- Given exercise
Set down the material once more, exactly as it appears.

= = = = =

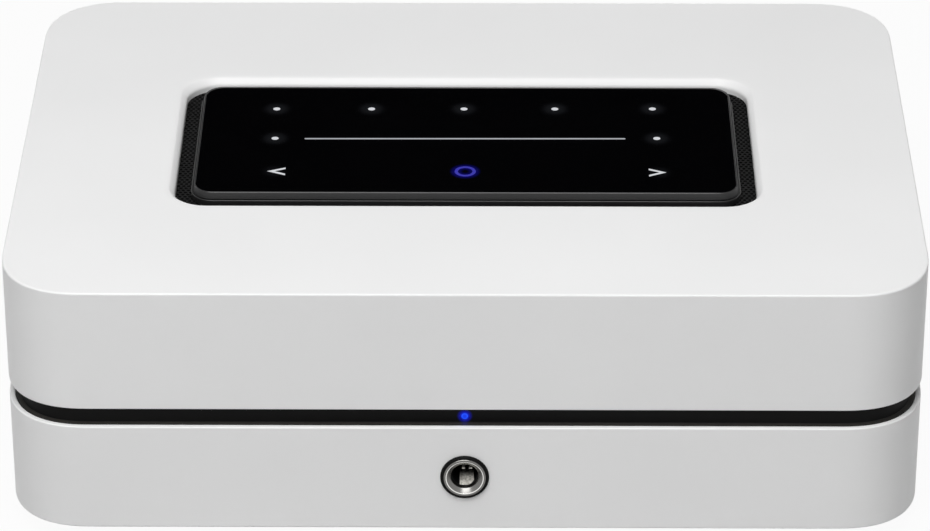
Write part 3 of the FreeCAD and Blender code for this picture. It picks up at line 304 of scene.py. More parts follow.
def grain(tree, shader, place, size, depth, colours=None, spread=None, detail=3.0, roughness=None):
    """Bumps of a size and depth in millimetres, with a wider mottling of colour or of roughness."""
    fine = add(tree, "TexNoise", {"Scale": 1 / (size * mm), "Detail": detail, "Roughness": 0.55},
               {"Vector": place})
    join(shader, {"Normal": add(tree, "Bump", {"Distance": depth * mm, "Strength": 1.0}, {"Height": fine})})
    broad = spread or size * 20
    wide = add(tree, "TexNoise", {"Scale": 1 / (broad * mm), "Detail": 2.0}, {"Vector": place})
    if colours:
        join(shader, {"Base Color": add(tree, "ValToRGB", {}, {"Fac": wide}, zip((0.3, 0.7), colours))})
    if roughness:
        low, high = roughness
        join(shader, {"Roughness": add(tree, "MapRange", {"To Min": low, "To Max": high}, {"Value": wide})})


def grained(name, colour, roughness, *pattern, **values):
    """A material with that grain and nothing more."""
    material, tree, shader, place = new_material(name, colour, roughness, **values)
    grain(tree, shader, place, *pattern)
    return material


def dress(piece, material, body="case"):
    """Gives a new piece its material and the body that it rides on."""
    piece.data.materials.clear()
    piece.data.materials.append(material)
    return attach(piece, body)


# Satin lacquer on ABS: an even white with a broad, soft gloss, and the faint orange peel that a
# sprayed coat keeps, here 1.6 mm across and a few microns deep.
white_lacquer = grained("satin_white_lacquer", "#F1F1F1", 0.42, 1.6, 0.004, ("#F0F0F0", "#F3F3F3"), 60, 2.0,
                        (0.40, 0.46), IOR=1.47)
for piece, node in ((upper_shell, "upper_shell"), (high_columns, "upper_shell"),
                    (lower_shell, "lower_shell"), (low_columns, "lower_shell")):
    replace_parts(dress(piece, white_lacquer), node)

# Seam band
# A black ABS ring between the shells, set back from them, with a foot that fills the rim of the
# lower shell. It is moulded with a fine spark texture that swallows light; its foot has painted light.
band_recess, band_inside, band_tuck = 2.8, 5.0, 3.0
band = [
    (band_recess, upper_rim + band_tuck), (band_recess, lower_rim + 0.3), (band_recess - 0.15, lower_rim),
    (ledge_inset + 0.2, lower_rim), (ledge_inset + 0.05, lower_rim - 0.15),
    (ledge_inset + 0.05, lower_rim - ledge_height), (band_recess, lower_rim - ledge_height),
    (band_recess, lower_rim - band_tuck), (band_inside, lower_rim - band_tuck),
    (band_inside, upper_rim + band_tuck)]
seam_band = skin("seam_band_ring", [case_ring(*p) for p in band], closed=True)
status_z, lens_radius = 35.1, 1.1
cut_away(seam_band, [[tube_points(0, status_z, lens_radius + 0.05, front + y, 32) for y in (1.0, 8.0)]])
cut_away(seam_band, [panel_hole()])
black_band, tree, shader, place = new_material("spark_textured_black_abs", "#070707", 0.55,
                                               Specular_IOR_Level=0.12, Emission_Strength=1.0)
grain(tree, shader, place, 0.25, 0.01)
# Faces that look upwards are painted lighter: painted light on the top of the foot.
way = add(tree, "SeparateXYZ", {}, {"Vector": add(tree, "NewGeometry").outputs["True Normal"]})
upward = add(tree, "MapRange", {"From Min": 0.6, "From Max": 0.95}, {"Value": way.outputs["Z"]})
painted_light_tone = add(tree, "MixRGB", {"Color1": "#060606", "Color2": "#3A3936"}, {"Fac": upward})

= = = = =

- Finished exercise
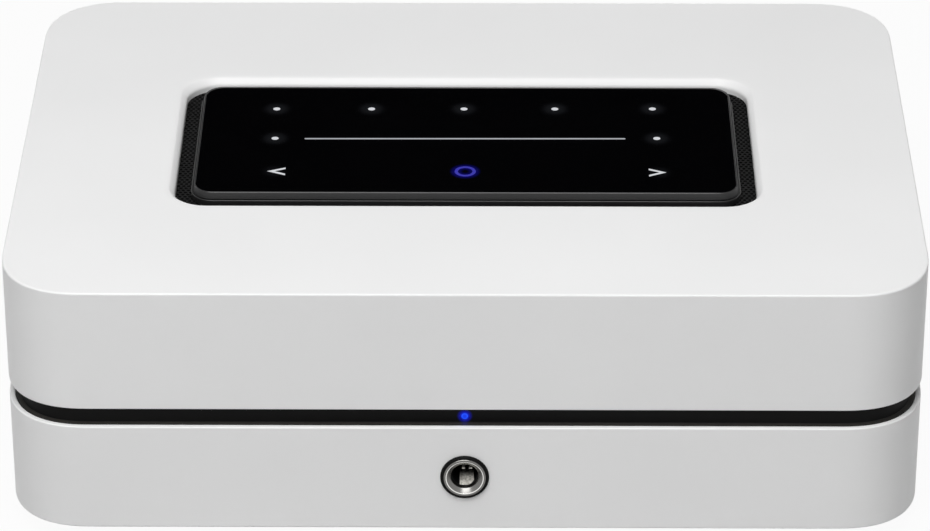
Write part 3 of the FreeCAD and Blender code for this picture. It picks up at line 304 of scene.py. More parts follow.
def grain(tree, shader, place, size, depth, colours=None, spread=None, detail=3.0, roughness=None):
    """Bumps of a size and depth in millimetres, with a wider mottling of colour or of roughness."""
    fine = add(tree, "TexNoise", {"Scale": 1 / (size * mm), "Detail": detail, "Roughness": 0.55},
               {"Vector": place})
    join(shader, {"Normal": add(tree, "Bump", {"Distance": depth * mm, "Strength": 1.0}, {"Height": fine})})
    broad = spread or size * 20
    wide = add(tree, "TexNoise", {"Scale": 1 / (broad * mm), "Detail": 2.0}, {"Vector": place})
    if colours:
        join(shader, {"Base Color": add(tree, "ValToRGB", {}, {"Fac": wide}, zip((0.3, 0.7), colours))})
    if roughness:
        low, high = roughness
        join(shader, {"Roughness": add(tree, "MapRange", {"To Min": low, "To Max": high}, {"Value": wide})})


def grained(name, colour, roughness, *pattern, **values):
    """A material with that grain and nothing more."""
    material, tree, shader, place = new_material(name, colour, roughness, **values)
    grain(tree, shader, place, *pattern)
    return material


def dress(piece, material, body="case"):
    """Gives a new piece its material and the body that it rides on."""
    piece.data.materials.clear()
    piece.data.materials.append(material)
    return attach(piece, body)


# Satin lacquer on ABS: an even white with a broad, soft gloss, and the faint orange peel that a
# sprayed coat keeps, here 1.6 mm across and a few microns deep.
white_lacquer = grained("satin_white_lacquer", "#F1F1F1", 0.42, 1.6, 0.004, ("#F0F0F0", "#F3F3F3"), 60, 2.0,
                        (0.40, 0.46), IOR=1.47)
for piece, node in ((upper_shell, "upper_shell"), (high_columns, "upper_shell"),
                    (lower_shell, "lower_shell"), (low_columns, "lower_shell")):
    replace_parts(dress(piece, white_lacquer), node)

# Seam band
# A black ABS ring between the shells, set back from them, with a foot that fills the rim of the
# lower shell. It is moulded with a fine spark texture that swallows light; its foot has painted light.
band_recess, band_inside, band_tuck = 2.8, 5.0, 3.0
band = [
    (band_recess, upper_rim + band_tuck), (band_recess, lower_rim + 0.3), (band_recess - 0.15, lower_rim),
    (ledge_inset + 0.2, lower_rim), (ledge_inset + 0.05, lower_rim - 0.15),
    (ledge_inset + 0.05, lower_rim - ledge_height), (band_recess, lower_rim - ledge_height),
    (band_recess, lower_rim - band_tuck), (band_inside, lower_rim - band_tuck),
    (band_inside, upper_rim + band_tuck)]
seam_band = skin("seam_band_ring", [case_ring(*p) for p in band], closed=True)
status_z, lens_radius = 35.1, 1.1
cut_away(seam_band, [[tube_points(0, status_z, lens_radius + 0.05, front + y, 32) for y in (1.0, 8.0)]])
cut_away(seam_band, [panel_hole()])
black_band, tree, shader, place = new_material("spark_textured_black_abs", "#070707", 0.55,
                                               Specular_IOR_Level=0.12, Emission_Strength=1.0)
grain(tree, shader, place, 0.25, 0.01)
# Faces that look upwards are painted lighter: painted light on the top of the foot.
way = add(tree, "SeparateXYZ", {}, {"Vector": add(tree, "NewGeometry").outputs["True Normal"]})
upward = add(tree, "MapRange", {"From Min": 0.6, "From Max": 0.95}, {"Value": way.outputs["Z"]})
painted_light_tone = add(tree, "MixRGB", {"Color1": "#060606", "Color2": "#3A3936"}, {"Fac": upward})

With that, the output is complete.